I've also parted as a staff in a weekeend BMQ course. Things changed a LOT some of the recruits were sent straight after being sworn in with absolutely no kit issued.


----------



## runormal (26 May 2011)

I've been told it will be roughly  2 weekends a month during school (Sept - ?), I really hope there is some way to do part of BMQ during the summer. Is that possible? (Providing everything gets finalized before then.)


----------



## runormal (26 May 2011)

I am not sure what you are meaning by if thats possible?

If its

- Accepted and Processed (No one will know except the CFRC will know how long it will take.)

- Is possible to do Basic for the Reserves during the summer, then someone who has been in this similar situation could probably shed some light

I'm not asking if people know if will get accepted or finalized, I am merely asking if it is possible to do my basic for my reserve unit in the summer. I probably should of been more clear.

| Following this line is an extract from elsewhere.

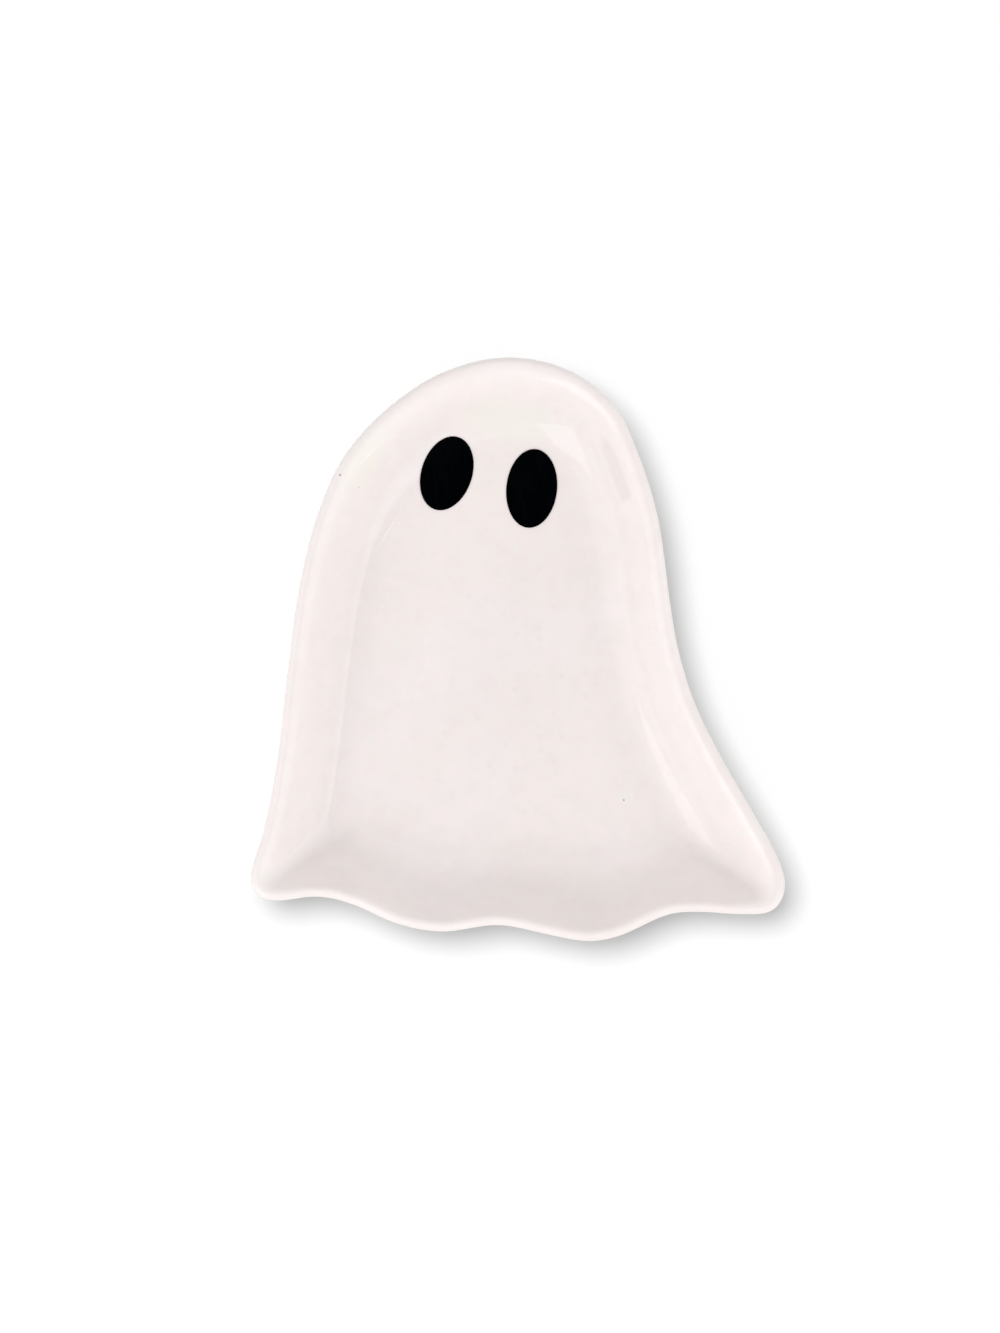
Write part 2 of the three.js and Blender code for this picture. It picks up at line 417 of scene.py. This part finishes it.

Edit: I really see that i wrote that quite poorly. Fixed


----------



## runormal (26 May 2011)

Stacked said:
			
		

> Yes, as a Reservist you are able to do your Basic during the summer. Will *YOU* do* YOUR* basic *THIS* summer? Let me grab my magic eightball....
> 
> Better?  :



Sweet thanks  ;D , that made it clearer, all I wanted to know if it was possible for a reservist to do his/her basic during the summer, and you have provided with me the answer.


----------



## quarteround (26 May 2011)

Hi folks!

Well, my basic was the exact same basic that my reg force counter parts did at CFLRS in St. Jean. There were 7 of us there (we had a few more, but they left for various reasons).
I personally had an awesome time, the whole way through. I did mine starting in the winter, but I have been out of school for quite some time as well.
The only thing I would recommend (and it has been voiced here numerous times before) is to finish your education before pursuing a career with the forces. 

But....
If you get offered the chance to visit the Mega, definitely take it.


----------